Scratch resistance of low-temperature plasma nitrided and carburized martensitic stainless steel

Martensitic stainless steel is a potential material class for selection in some tribological systems, particularly those subjected to wear by hard particles and corrosion. To improve its mechanical resistance, without loss of corrosion performance, surface treatments such as low-temperature nitriding and carburizing have been systematically employed. In this context, this paper studied martensitic stainless steel samples subjected to different plasma-assisted treatments, in the case the plasma nitriding and plasma carburizing. The treatments were carried out at temperatures of 300, 350 or 400 °C, for different times, aiming to compare the scratch resistance of the treated surfaces. Specimens were initially characterized using X-Ray diffractometry, micro and nanohardness measurements.
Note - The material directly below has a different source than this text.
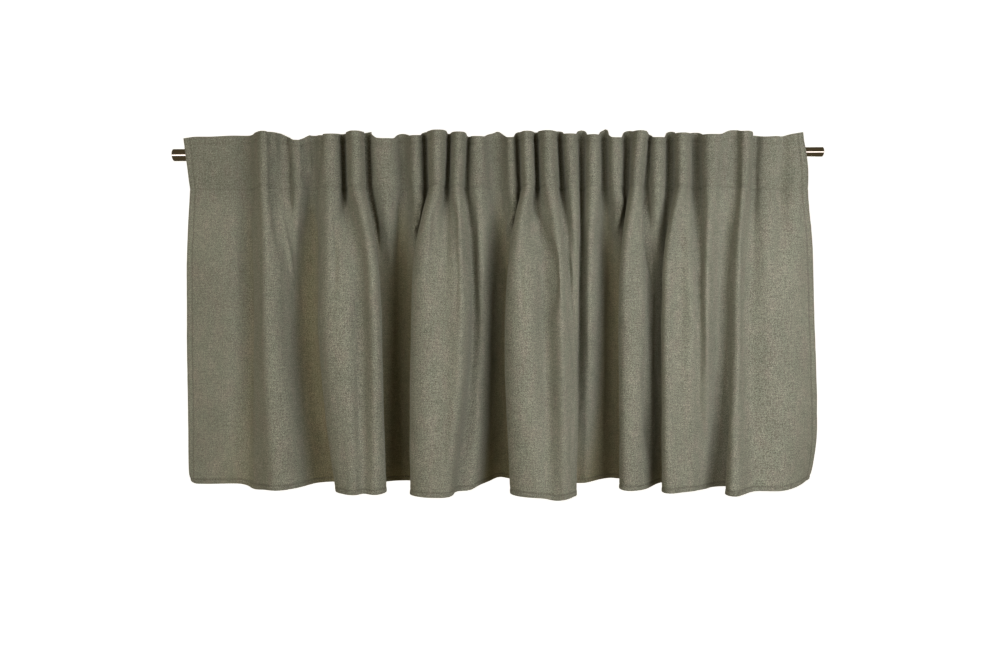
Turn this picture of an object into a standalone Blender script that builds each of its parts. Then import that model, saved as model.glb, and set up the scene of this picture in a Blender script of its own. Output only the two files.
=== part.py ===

Scratch resistance was performed using the constant load mode for two levels, 8 and 15 N. All worn tracks were evaluated using optical interferometry, to get information about the widths and depths of track profiles. Worn surfaces were analysed using scanning electron microscope, revealing tensile cracks on the surface of nitrided samples. The friction coefficient and the wear resistance were analysed and related to the geometry of scratches, which was associated to the micro-mechanism of wear. Despite the high hardness and low friction coefficient achieved using nitriding treatment, the global performance of carburized samples could be considered as more suitable, because the carburized case significantly minimized the cracks formation. Therefore, plasma carburized martensitic stainless steel can be considered an adequate combination for corrosion environments subjected to wear.